As a competitive measure, we chose initially to serve the B2B space and our first clients were large enterprises. The challenge I soon realised was that I felt I couldn’t publicly seek funding and share how few of us there really were against our large ambitions. Instead we decided to put our heads down, pre-sell, build as we went, and bootstrap ourselves. This meant cash was tight but it also meant we were able to ensure market fit.
- Your background in business is impressive, how did you find the time to start Digivizer? How did you divide your time?
I am driven 100% to grow people and businesses. My corporate years were filled with creating new markets, territories and strategies to compete. In the end you are either happy to do that for another company or you really have an itch to do it for yourself. What drove me to break away and do it myself was the knowledge that I could use my experience to help hundreds and thousands of companies, in multiple markets, and of every size, instead of one at a time. And I have long learned that if you want something enough, you will always find a way. I also have a very supportive family.
- What motivates you?
Growth. Growth by learning through experience, through reading, listening, meeting people and by being a better leader. I really care about the people I hire and the customers I work for and collaborate with – and this is what motivates me. I am constantly thinking about how I can grow the people and customers around me.
- You have won numerous awards and accolades for your work. What is your most significant achievement and why?
I think growing Digivizer to the size it is today, earning the trust of so many great customers, opening up Digivizer in 13 countries, having someone in our team nominate us for best place to work and being in the top-50 tech companies (and named in a list of greats). Achieving what I have and still maintaining the love and support of my family is another.
- Many people struggle to think of a unique business idea and when they do, many fail. What makes Digivizer unique and successful?

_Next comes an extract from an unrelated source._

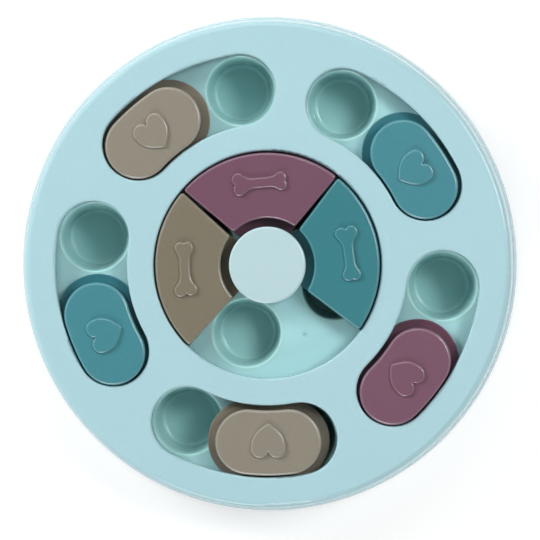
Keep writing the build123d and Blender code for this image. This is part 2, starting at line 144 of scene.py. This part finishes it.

Having come from a strategic marketing background, you know you need to be differentiated for more than one day. Instead it is critical to build a sustainable model for competitive differentiation at every level – from your employment brand (how to get the best people) as well as the way you solve problems – with product and processes. And the idea has to address a real business pain point – and then answer it. I think Digivizer has proved this consistently over our first eight years. Our vision hasn’t changed but the way we serve continues to morph and change to ensure it is attractive to others.
- What advice or tips would you give to other budding entrepreneurs?

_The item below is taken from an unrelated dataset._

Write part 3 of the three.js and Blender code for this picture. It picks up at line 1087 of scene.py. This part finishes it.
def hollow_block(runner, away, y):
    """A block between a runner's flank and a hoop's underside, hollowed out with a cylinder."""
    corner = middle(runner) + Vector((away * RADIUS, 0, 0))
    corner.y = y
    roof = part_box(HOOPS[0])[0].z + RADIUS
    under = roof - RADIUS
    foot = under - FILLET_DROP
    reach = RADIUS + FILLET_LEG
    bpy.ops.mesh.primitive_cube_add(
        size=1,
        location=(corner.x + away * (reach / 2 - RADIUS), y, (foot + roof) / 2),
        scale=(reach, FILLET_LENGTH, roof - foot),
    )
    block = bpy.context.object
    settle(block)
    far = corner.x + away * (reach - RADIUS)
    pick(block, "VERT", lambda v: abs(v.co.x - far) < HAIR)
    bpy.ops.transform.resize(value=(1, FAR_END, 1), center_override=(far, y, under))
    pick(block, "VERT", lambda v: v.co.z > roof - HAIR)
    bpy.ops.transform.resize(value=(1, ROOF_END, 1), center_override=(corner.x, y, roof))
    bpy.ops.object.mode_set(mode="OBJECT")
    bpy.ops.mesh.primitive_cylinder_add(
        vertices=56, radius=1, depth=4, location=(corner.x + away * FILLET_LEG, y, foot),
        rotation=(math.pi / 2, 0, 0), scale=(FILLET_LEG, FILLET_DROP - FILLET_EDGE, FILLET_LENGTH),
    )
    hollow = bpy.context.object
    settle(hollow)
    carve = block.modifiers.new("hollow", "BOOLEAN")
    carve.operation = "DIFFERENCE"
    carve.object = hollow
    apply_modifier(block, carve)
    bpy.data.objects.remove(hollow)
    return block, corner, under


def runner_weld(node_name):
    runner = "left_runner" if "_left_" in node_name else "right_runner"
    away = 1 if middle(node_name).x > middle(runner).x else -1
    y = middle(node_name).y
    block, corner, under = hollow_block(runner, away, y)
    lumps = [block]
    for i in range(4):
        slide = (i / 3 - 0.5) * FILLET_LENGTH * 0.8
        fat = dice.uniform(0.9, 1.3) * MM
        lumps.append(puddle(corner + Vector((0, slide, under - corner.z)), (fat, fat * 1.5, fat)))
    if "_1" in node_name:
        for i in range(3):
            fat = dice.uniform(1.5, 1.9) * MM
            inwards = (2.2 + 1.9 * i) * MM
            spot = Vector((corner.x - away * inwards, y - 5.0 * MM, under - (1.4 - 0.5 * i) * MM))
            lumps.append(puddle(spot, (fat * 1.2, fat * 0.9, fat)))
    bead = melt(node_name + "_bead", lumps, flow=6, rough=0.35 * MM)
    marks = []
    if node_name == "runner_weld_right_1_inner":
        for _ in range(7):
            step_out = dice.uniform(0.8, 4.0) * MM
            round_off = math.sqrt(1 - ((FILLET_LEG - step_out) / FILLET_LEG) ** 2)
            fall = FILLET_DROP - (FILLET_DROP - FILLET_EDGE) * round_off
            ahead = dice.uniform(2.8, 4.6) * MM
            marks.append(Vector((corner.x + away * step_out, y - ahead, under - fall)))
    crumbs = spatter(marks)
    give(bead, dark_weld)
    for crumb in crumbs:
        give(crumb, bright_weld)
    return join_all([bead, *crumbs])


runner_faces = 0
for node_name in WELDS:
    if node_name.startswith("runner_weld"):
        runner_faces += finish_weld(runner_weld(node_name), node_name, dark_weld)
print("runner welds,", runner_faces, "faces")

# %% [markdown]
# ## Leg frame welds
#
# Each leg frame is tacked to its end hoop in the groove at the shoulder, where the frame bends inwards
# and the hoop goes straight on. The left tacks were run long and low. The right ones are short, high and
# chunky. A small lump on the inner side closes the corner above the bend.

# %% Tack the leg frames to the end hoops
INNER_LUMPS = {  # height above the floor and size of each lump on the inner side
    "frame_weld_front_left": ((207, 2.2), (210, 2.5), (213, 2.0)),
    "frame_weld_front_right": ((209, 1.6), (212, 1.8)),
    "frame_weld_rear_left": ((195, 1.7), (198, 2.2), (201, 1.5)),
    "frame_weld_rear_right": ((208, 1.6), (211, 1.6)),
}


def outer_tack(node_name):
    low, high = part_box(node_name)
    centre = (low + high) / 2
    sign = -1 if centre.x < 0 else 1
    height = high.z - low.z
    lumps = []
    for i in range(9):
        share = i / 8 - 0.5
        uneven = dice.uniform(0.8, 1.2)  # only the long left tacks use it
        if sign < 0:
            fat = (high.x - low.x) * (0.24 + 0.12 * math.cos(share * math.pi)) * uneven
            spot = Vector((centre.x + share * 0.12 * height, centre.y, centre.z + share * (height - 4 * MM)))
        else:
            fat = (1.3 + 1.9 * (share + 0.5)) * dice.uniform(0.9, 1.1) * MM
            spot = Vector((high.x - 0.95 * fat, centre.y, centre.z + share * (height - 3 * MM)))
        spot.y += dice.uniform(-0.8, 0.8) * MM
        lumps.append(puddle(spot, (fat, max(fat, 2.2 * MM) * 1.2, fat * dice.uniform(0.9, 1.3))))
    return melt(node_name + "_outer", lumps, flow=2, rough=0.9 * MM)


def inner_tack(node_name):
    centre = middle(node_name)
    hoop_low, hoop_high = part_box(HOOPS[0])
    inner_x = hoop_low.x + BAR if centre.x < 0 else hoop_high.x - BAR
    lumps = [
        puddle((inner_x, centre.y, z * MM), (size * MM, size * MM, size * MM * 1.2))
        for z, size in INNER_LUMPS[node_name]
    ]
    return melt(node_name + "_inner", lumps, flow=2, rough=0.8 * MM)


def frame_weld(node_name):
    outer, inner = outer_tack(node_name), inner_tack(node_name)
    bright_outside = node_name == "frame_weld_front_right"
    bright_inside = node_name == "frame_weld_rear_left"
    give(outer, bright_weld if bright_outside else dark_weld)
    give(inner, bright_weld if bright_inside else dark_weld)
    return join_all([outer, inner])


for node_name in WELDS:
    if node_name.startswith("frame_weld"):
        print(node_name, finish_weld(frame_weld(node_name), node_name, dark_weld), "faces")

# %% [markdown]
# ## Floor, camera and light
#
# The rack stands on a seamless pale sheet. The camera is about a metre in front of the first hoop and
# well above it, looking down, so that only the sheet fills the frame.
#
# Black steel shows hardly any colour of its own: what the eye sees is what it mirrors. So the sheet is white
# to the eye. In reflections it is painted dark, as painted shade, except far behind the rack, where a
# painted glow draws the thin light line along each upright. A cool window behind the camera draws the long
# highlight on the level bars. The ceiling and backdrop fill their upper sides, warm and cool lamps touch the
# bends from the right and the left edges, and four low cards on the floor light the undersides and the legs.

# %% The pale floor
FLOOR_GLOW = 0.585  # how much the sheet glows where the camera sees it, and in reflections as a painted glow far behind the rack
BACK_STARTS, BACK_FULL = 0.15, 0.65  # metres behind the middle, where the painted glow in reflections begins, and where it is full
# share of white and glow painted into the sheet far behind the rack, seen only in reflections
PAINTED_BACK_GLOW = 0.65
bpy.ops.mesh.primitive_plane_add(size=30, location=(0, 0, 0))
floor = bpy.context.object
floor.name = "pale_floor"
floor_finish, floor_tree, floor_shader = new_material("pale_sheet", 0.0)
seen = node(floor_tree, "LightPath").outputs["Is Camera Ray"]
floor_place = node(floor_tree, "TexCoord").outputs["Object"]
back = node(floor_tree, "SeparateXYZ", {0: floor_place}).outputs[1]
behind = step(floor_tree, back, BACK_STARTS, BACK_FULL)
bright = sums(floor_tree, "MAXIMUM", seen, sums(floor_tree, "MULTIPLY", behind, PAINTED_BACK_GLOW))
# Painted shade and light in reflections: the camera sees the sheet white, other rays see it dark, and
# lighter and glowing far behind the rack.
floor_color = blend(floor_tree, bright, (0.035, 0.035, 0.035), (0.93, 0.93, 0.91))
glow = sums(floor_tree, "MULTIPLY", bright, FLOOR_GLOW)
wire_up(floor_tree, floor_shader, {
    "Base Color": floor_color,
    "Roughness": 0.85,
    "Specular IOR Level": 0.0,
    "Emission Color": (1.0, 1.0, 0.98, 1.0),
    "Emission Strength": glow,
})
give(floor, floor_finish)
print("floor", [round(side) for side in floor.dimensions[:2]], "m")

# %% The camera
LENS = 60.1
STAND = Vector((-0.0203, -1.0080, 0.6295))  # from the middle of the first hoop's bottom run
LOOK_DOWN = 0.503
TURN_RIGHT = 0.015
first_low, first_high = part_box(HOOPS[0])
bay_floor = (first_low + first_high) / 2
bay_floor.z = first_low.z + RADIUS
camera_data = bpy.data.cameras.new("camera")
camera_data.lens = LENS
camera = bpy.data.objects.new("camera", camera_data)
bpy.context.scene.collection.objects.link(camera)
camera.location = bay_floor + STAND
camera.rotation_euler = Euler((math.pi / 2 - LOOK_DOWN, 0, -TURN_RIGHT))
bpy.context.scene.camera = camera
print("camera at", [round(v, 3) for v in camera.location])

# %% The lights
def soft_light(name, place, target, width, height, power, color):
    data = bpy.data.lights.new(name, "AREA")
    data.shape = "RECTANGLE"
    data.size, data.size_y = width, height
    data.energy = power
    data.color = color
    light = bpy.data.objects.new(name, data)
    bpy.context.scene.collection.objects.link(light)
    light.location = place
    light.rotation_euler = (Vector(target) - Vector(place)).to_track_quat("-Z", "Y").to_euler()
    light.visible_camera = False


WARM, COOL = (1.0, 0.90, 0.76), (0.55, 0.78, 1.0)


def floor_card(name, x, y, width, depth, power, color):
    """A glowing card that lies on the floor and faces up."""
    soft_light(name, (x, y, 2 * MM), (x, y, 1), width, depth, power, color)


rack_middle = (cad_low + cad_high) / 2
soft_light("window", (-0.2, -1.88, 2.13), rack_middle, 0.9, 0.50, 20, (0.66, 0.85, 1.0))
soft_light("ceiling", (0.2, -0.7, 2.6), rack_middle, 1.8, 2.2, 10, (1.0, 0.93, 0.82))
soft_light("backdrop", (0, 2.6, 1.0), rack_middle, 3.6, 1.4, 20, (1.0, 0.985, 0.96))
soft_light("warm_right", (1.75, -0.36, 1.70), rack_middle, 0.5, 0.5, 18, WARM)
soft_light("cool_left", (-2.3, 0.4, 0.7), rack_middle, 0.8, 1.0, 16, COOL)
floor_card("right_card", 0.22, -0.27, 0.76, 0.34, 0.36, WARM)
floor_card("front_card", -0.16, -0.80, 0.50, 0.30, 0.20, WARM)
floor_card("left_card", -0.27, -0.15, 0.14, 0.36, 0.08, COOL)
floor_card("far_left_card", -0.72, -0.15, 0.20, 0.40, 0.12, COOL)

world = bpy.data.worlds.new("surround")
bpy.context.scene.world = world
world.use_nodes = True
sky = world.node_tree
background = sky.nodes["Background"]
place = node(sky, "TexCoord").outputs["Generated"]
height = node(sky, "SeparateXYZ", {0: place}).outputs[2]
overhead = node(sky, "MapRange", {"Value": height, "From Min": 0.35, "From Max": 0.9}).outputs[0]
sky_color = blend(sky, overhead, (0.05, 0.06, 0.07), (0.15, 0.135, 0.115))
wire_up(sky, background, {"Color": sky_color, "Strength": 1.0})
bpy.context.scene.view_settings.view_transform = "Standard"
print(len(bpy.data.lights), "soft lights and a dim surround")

It would really come down to four things:
- Really have a strong vision – you must really want to solve a need in the world – it has to be something that is driven from your purpose as you need it to sustain, motivate, and guide others every single day
- Hire the very best people – this has to be the biggest secret to success. Only hire smart, talented people, who get things done, are infinite learners and not arseholes (that is our hiring policy for Digivizer and it works!)
- Always focus on financials and cash flow – the customer must pay you for what you do. It is the fastest way to test whether you have something real and valid. Keep testing and find a way to take advantage of the amazing, powerful cloud-based, low-cost options that can empower your team to focus on what makes you different – and find ways you can delight your customers in the most low-cost/frictionless way for them too
- Grit and determination – it is absolutely critical that you are prepared to work hard, roll your sleeves up, sacrifice, do whatever it takes. The difference is often not the great idea, but the smarts in putting your most valuable resources (you and others) towards making it happen. Every second counts.
- What challenges have you faced as a female in the business industry?
I totally own the responsibility to create a diverse workplace and to model flexible and all-inclusive behaviours that allow everyone to operate at their best. However, the best contribution I can make is to fight my way forward as a role model that proves it (whatever you want ‘it’ to be) can be done. It is important to help others learn and follow suit – but I think that is about showing all genders what support, flexibility, and what an outcomes-based workplace look like, and to encourage them to pursue the same. Other than that, as a female it is important to call out blatant bias.
- What do you like to do in your spare time? What are your hobbies and interests? How do you de-stress?
I love spending time with my family, and I love dining out, reading, travel and swimming. I have been heading to the gym 2-3 times a week, I have a personal training session once a week, and have recently added more walking into my work travel. I really do love and am energised by people, so as long as I am hanging out with people I can have a good laugh with – whether that be personal or professional – I’m happy!